For the cases of total and partial flap loss, the mean flap size was relatively large
(130.9 cm2) compared with the mean flap size in the cohort (107.7 cm2). We postulate that as the flap size becomes larger, the importance of arterial inflow
will grow and may lead to a tipping point where direction of rotation is critical.
Fig. 5 A patient with sarcoma on the back is observed. After wide resection, a propeller
flap is designed based on a pedicle using a handheld Doppler (A). After an exploratory dissection to identify the perforator, the rest of the flap
is designed to assure primary closure. In this case, a horizontal design would be
able to close the donor site primary. The immediate reconstruction shows 180° rotation
with closure of the donor site (B). The follow-up at 8 months shows good contour of the flap (C).
There are limitations of this study. First, we did not report the pedicle length for
each case. The length of the pedicle is an important consideration, since a shorter
pedicle will likely have increased kinking after rotation.[9] However, we believe this clinical judgement can be sufficiently made by visual inspection
of the pedicle after flap rotation. We believe that tension and kinking play a more
vital role than the actual length. Absolute tension free pedicle with adequate length
and absence of kinking under the microscope were confirmed after rotation in all cases
in our study despite the different pedicle lengths. Furthermore, the Duplex assessment
of flow velocity allows one to select the rotation direction with the highest arterial
inflow, and thereby the most favorable vessel conformation. Venous congestion is a
common issue following propeller flap reconstruction and unfortunately intraoperative
Duplex does not directly assess this component of flap perfusion.167 However, one can assume that flaps with higher arterial inflow are less likely to
have issues with venous congestion.
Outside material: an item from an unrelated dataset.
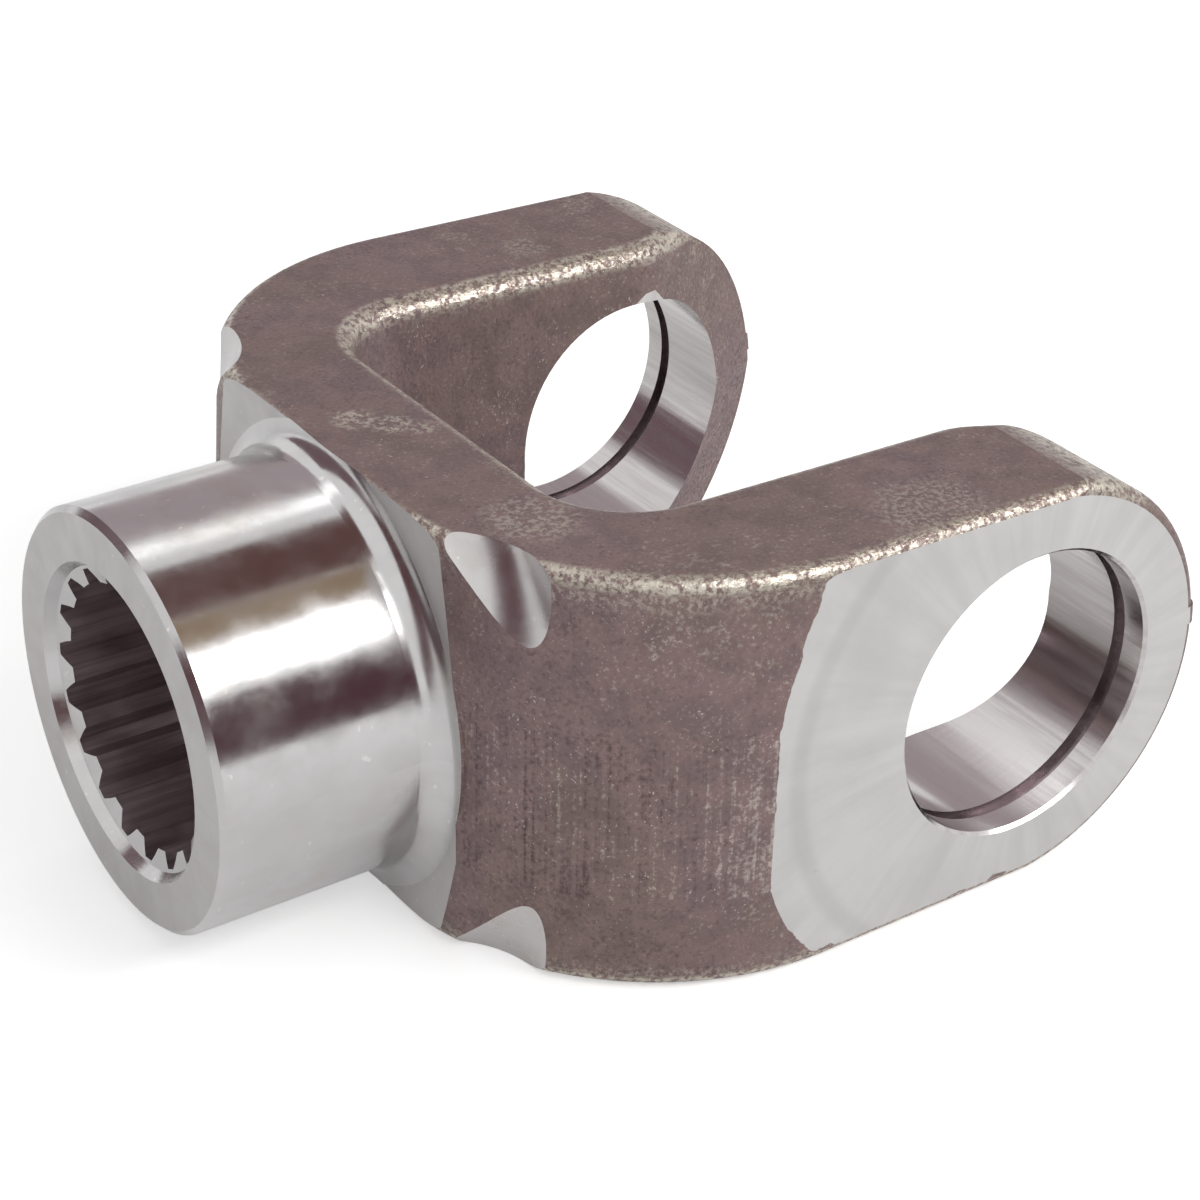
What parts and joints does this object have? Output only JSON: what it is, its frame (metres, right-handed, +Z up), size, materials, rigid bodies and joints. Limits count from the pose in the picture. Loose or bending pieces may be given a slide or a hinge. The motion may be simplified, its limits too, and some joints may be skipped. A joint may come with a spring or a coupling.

Second, is the uneven distribution of defect location
between both groups. The retrospective group has a higher number of lower extremity
cases. This may increase the complication of this group due to the fact that lower
extremity propeller flaps may have higher complications.[17]
[21] The basic principles of propeller flaps remain same despite the different locations
and further evaluation with more cases will be able to verify this hypothesis. Third,
although flow velocity and flow volume may represent some aspects of physiology of
the flap, it is among the very complex variables involved.[27] We also understand that flap dynamics may change over time and further studies on
how this affects the survival of the flap after rotation would be of future interest.[31]
Conclusion
The flow velocity and flow volume rate of the propeller flap differs significantly
based on the direction of rotation of the pedicle. In addition to clinical assessment
after flap rotation, Duplex assessment of perforator flow may increase surgeon confidence
that the optimal direction of rotation has been selected. Using the preferred rotation
direction may reduce the rate of flap loss, especially when large flaps are used.